If an agent asks who paid, the traveler can say: “A family member paid with their credit card. I have the receipt with the last four digits, and I can call them now.” Keep it short. Keep it consistent.

When The Airline Blocks Check-In: A Rescue Plan

If the traveler is stopped at the counter, the goal is a boarding pass without creating a refund fight later.

Try These Fixes In Order

  1. Ask for a supervisor. Supervisors can add notes or approve verification paths.
  2. Offer a live call with the cardholder. The cardholder can confirm the purchase and last four digits.
  3. Ask what proof they accept today. Some locations accept verification at a ticket office, some need the physical card.
  4. If re-payment is required, ask who will refund the first charge. Get a case number or email receipt that shows the plan.

If a portal or agency sold the ticket, track who charged the card. That “merchant of record” detail changes where refunds start. The U.S. Department of Transportation explains how the merchant of record can be the airline or a ticket agent and why that affects refund requests. DOT notes on refunds and the merchant of record can help when you need to sort out who handles the refund.

Where You Book Shapes Who Can Fix Problems

Direct airline bookings usually keep payment and ticketing in one place. Portal bookings may split them. That’s why saving the right documents matters.

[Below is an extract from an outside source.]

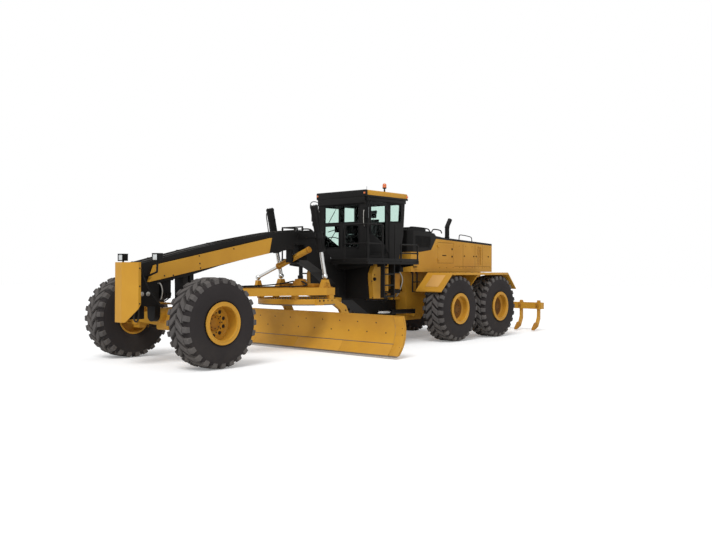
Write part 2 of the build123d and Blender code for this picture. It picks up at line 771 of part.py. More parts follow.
door_border = 75
door_depth = 50
for side, side_name in ((1, "left"), (-1, "right")):
    outer = side * cab_half_width
    inner = side * (cab_half_width - door_depth)
    hinge_y = side * (cab_half_width + hinge_offset)
    with BuildPart() as cab_door:
        slab((door_rear_x + door_gap, door_front_x - door_gap), (inner, outer), (door_bottom_z + door_gap, door_top_z - door_gap))
        slab(
            (door_rear_x + door_gap + door_border, door_front_x - door_gap - door_border),
            (side * (cab_half_width - 200), side * (cab_half_width + 200)),
            (door_bottom_z + door_gap + door_border, door_top_z - door_gap - door_border),
            mode=Mode.SUBTRACT,
        )
        for height in hinge_heights:
            slab((door_rear_x, door_rear_x + 70), (side * (cab_half_width - 5), hinge_y + side * 6), (height - 40, height + 30))
            bar((door_rear_x, hinge_y, height - 40), (door_rear_x, hinge_y, height + 30), 16)
            bar(
                (door_rear_x, hinge_y, height - 50), (door_rear_x, hinge_y, height + 50),
                8 + bearing_gap, mode=Mode.SUBTRACT,
            )
    keep(cab_door, f"cab_door_{side_name}")
    with BuildPart() as door_glass:
        middle = side * (cab_half_width - door_depth / 2)
        slab(
            (door_rear_x + door_gap + door_border + seat_gap, door_front_x - door_gap - door_border - seat_gap),
            (middle - glass_thickness / 2, middle + glass_thickness / 2),
            (door_bottom_z + door_gap + door_border + seat_gap, door_top_z - door_gap - door_border - seat_gap),
        )
    keep(door_glass, f"door_glass_{side_name}")

beacon_x = -910
beacon_y = 300
with BuildPart() as cab_roof:
    slab((roof_front_x - roof_length, roof_front_x), (-roof_half_width, roof_half_width), (cab_top_z, roof_top_z))
    with Locations((beacon_x, beacon_y, roof_top_z + 30)):
        Cylinder(70, 60)
    bar((beacon_x, beacon_y, roof_top_z), (beacon_x, beacon_y, roof_top_z + 230), 22)
    bar((beacon_x, beacon_y, roof_top_z + 200), (beacon_x, beacon_y, roof_top_z + 360), 65)
keep(cab_roof, "cab_roof")

cabin_floor_z = deck_z + cab_wall
with BuildPart() as seat_console:
    slab((-420, 0), (-180, 180), (cabin_floor_z, cabin_floor_z + 350))
    slab((-480, 60), (-260, 260), (cabin_floor_z + 350, cabin_floor_z + 500))
    side_plate(
        (
            (-420, cabin_floor_z + 500), (-560, cabin_floor_z + 1220), (-680, cabin_floor_z + 1220),
            (-560, cabin_floor_z + 500),
        ),
        -240, 240,
    )
    slab((-680, -570), (-150, 150), (cabin_floor_z + 1220, cabin_floor_z + 1480))
    side_plate(
        (
            (330, cabin_floor_z), (500, cabin_floor_z), (460, cabin_floor_z + 700), (200, cabin_floor_z + 780),
            (180, cabin_floor_z + 730), (360, cabin_floor_z + 600),
        ),
        -170, 170,
    )
keep(seat_console, "seat_console")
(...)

Where You Booked Fastest Help Line What To Save
Airline website or app Airline reservations team Record locator, ticket number, receipt email
Online travel agency Agency help desk Agency itinerary, airline locator, agency receipt
Credit card travel portal Portal help line Portal confirmation, ticket number, passenger receipt
Traditional travel agent Agent who issued the ticket Invoice, after-hours number, ticketing notes
Corporate travel desk Company travel team Invoice and traveler profile details
Award booking Airline loyalty desk Loyalty email, tax receipt, locator

Can You Book a Flight with Someone Else’s Credit Card?

Yes. Most bookings work like any other purchase. Book with clean details, share proof that shows last four digits, and set a backup plan for the rare counter check.